Instructions to follow: Return every entry exactly.

Excerpted records:
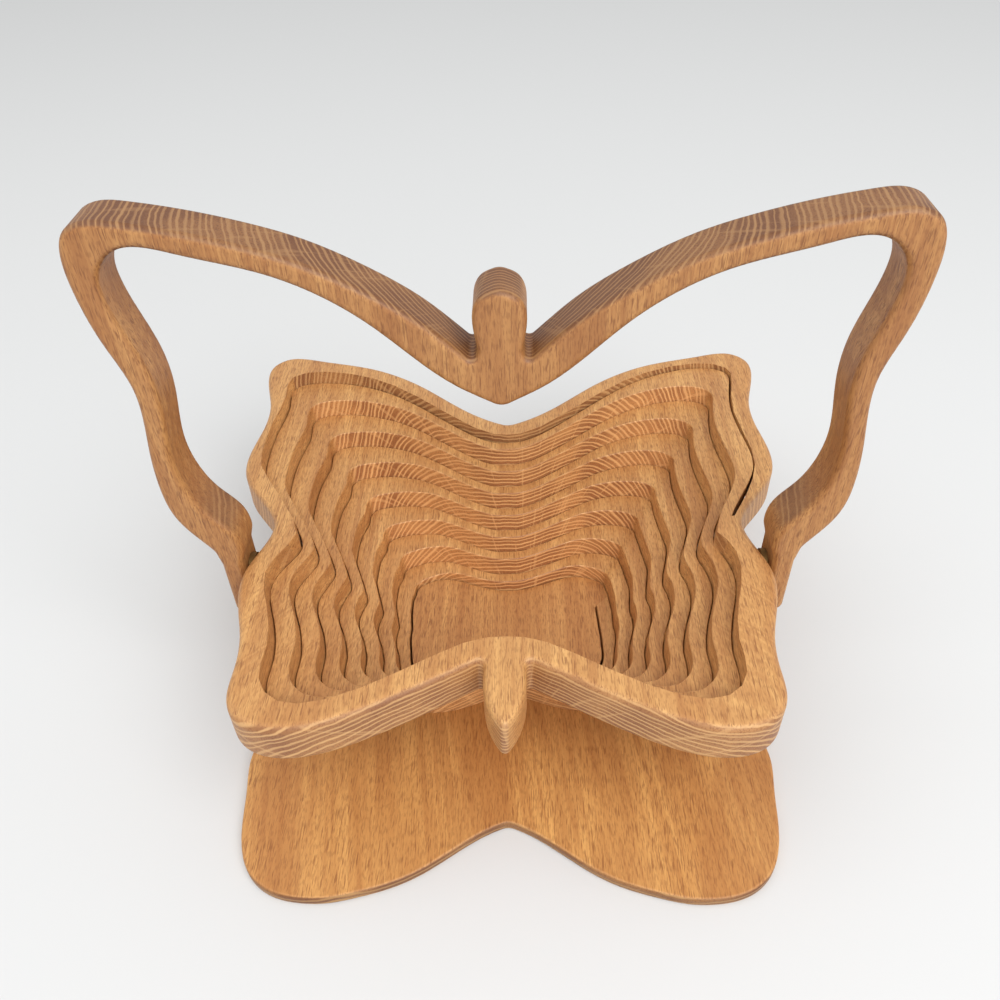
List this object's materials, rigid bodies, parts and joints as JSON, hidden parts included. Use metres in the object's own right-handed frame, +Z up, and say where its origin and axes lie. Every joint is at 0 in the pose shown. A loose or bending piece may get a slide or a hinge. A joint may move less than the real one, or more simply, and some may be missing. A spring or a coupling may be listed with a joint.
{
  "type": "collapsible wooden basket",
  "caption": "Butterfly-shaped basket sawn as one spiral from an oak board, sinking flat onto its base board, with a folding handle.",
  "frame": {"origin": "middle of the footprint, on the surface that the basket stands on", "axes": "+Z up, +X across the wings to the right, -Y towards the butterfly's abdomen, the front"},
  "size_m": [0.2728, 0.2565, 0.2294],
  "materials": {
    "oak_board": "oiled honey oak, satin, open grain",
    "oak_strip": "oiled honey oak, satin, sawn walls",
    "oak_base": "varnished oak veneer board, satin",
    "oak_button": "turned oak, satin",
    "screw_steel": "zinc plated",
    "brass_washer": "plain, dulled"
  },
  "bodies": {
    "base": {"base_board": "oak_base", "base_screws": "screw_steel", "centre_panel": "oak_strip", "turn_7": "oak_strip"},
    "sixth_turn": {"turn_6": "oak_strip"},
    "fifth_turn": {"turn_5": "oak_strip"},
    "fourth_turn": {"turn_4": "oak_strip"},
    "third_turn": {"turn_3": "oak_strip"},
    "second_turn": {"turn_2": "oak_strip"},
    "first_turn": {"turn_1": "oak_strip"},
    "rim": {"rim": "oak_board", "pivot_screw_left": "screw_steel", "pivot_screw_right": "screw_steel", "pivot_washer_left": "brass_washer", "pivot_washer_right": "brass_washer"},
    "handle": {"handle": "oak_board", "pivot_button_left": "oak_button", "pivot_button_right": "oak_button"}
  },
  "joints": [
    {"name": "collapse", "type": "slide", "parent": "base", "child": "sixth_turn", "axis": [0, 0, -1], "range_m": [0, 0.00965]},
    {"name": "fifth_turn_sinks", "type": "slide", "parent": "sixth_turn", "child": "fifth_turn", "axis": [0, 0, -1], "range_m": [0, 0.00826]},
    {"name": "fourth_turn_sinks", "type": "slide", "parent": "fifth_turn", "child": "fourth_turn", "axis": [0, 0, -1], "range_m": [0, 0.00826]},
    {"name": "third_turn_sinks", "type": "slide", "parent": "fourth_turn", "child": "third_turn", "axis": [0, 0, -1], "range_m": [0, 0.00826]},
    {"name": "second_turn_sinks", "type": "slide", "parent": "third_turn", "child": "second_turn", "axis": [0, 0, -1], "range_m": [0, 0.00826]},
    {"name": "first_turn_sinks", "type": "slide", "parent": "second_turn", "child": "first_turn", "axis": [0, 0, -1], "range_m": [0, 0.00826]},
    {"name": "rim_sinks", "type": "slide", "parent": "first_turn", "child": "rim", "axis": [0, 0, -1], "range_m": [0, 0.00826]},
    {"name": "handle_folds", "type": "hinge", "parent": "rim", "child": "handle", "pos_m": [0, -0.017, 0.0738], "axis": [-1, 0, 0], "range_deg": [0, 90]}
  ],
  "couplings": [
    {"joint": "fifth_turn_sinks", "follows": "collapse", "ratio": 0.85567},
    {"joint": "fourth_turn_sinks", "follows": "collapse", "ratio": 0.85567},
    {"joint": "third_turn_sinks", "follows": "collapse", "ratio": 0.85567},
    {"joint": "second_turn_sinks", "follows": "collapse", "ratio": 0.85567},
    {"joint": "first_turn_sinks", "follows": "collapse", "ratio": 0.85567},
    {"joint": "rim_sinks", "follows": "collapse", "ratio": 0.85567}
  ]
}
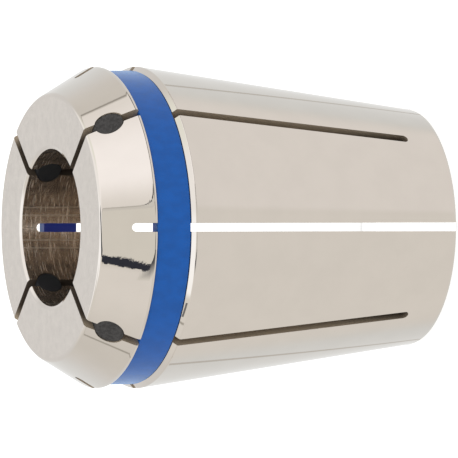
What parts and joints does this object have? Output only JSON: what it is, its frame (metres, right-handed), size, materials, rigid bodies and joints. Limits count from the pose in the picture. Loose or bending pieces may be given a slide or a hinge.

Finished answer:
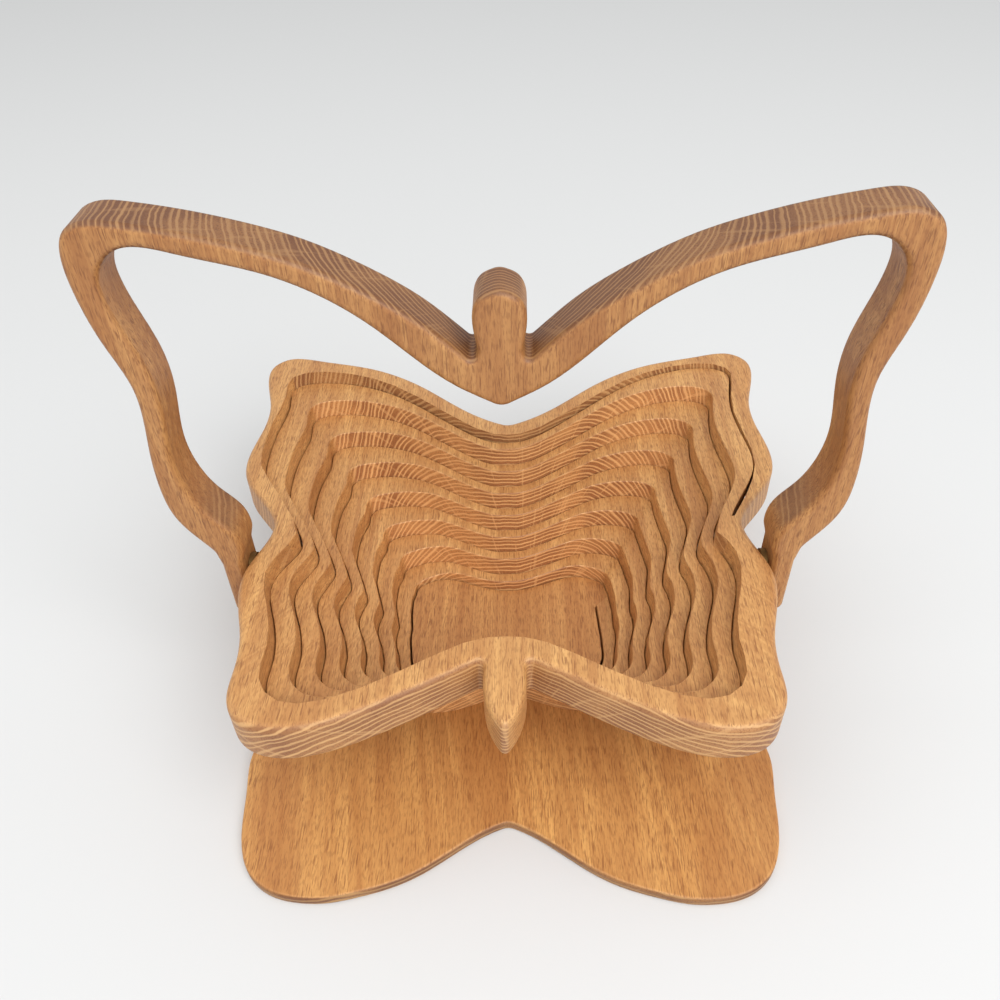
List this object's materials, rigid bodies, parts and joints as JSON, hidden parts included. Use metres in the object's own right-handed frame, +Z up, and say where its origin and axes lie. Every joint is at 0 in the pose shown. A loose or bending piece may get a slide or a hinge. A joint may move less than the real one, or more simply, and some may be missing. A spring or a coupling may be listed with a joint.
{
  "type": "collapsible wooden basket",
  "caption": "Butterfly-shaped basket sawn as one spiral from an oak board, sinking flat onto its base board, with a folding handle.",
  "frame": {"origin": "middle of the footprint, on the surface that the basket stands on", "axes": "+Z up, +X across the wings to the right, -Y towards the butterfly's abdomen, the front"},
  "size_m": [0.2728, 0.2565, 0.2294],
  "materials": {
    "oak_board": "oiled honey oak, satin, open grain",
    "oak_strip": "oiled honey oak, satin, sawn walls",
    "oak_base": "varnished oak veneer board, satin",
    "oak_button": "turned oak, satin",
    "screw_steel": "zinc plated",
    "brass_washer": "plain, dulled"
  },
  "bodies": {
    "base": {"base_board": "oak_base", "base_screws": "screw_steel", "centre_panel": "oak_strip", "turn_7": "oak_strip"},
    "sixth_turn": {"turn_6": "oak_strip"},
    "fifth_turn": {"turn_5": "oak_strip"},
    "fourth_turn": {"turn_4": "oak_strip"},
    "third_turn": {"turn_3": "oak_strip"},
    "second_turn": {"turn_2": "oak_strip"},
    "first_turn": {"turn_1": "oak_strip"},
    "rim": {"rim": "oak_board", "pivot_screw_left": "screw_steel", "pivot_screw_right": "screw_steel", "pivot_washer_left": "brass_washer", "pivot_washer_right": "brass_washer"},
    "handle": {"handle": "oak_board", "pivot_button_left": "oak_button", "pivot_button_right": "oak_button"}
  },
  "joints": [
    {"name": "collapse", "type": "slide", "parent": "base", "child": "sixth_turn", "axis": [0, 0, -1], "range_m": [0, 0.00965]},
    {"name": "fifth_turn_sinks", "type": "slide", "parent": "sixth_turn", "child": "fifth_turn", "axis": [0, 0, -1], "range_m": [0, 0.00826]},
    {"name": "fourth_turn_sinks", "type": "slide", "parent": "fifth_turn", "child": "fourth_turn", "axis": [0, 0, -1], "range_m": [0, 0.00826]},
    {"name": "third_turn_sinks", "type": "slide", "parent": "fourth_turn", "child": "third_turn", "axis": [0, 0, -1], "range_m": [0, 0.00826]},
    {"name": "second_turn_sinks", "type": "slide", "parent": "third_turn", "child": "second_turn", "axis": [0, 0, -1], "range_m": [0, 0.00826]},
    {"name": "first_turn_sinks", "type": "slide", "parent": "second_turn", "child": "first_turn", "axis": [0, 0, -1], "range_m": [0, 0.00826]},
    {"name": "rim_sinks", "type": "slide", "parent": "first_turn", "child": "rim", "axis": [0, 0, -1], "range_m": [0, 0.00826]},
    {"name": "handle_folds", "type": "hinge", "parent": "rim", "child": "handle", "pos_m": [0, -0.017, 0.0738], "axis": [-1, 0, 0], "range_deg": [0, 90]}
  ],
  "couplings": [
    {"joint": "fifth_turn_sinks", "follows": "collapse", "ratio": 0.85567},
    {"joint": "fourth_turn_sinks", "follows": "collapse", "ratio": 0.85567},
    {"joint": "third_turn_sinks", "follows": "collapse", "ratio": 0.85567},
    {"joint": "second_turn_sinks", "follows": "collapse", "ratio": 0.85567},
    {"joint": "first_turn_sinks", "follows": "collapse", "ratio": 0.85567},
    {"joint": "rim_sinks", "follows": "collapse", "ratio": 0.85567}
  ]
}
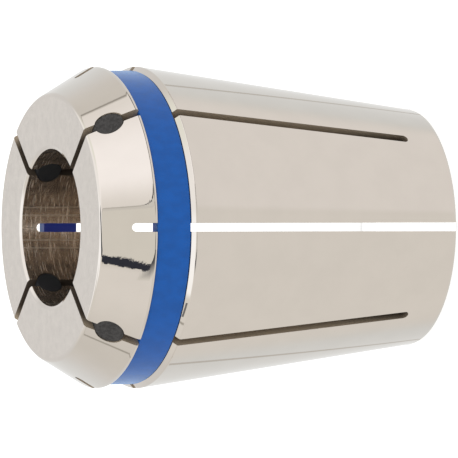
What parts and joints does this object have? Output only JSON: what it is, its frame (metres, right-handed), size, materials, rigid bodies and joints. Limits count from the pose in the picture. Loose or bending pieces may be given a slide or a hinge.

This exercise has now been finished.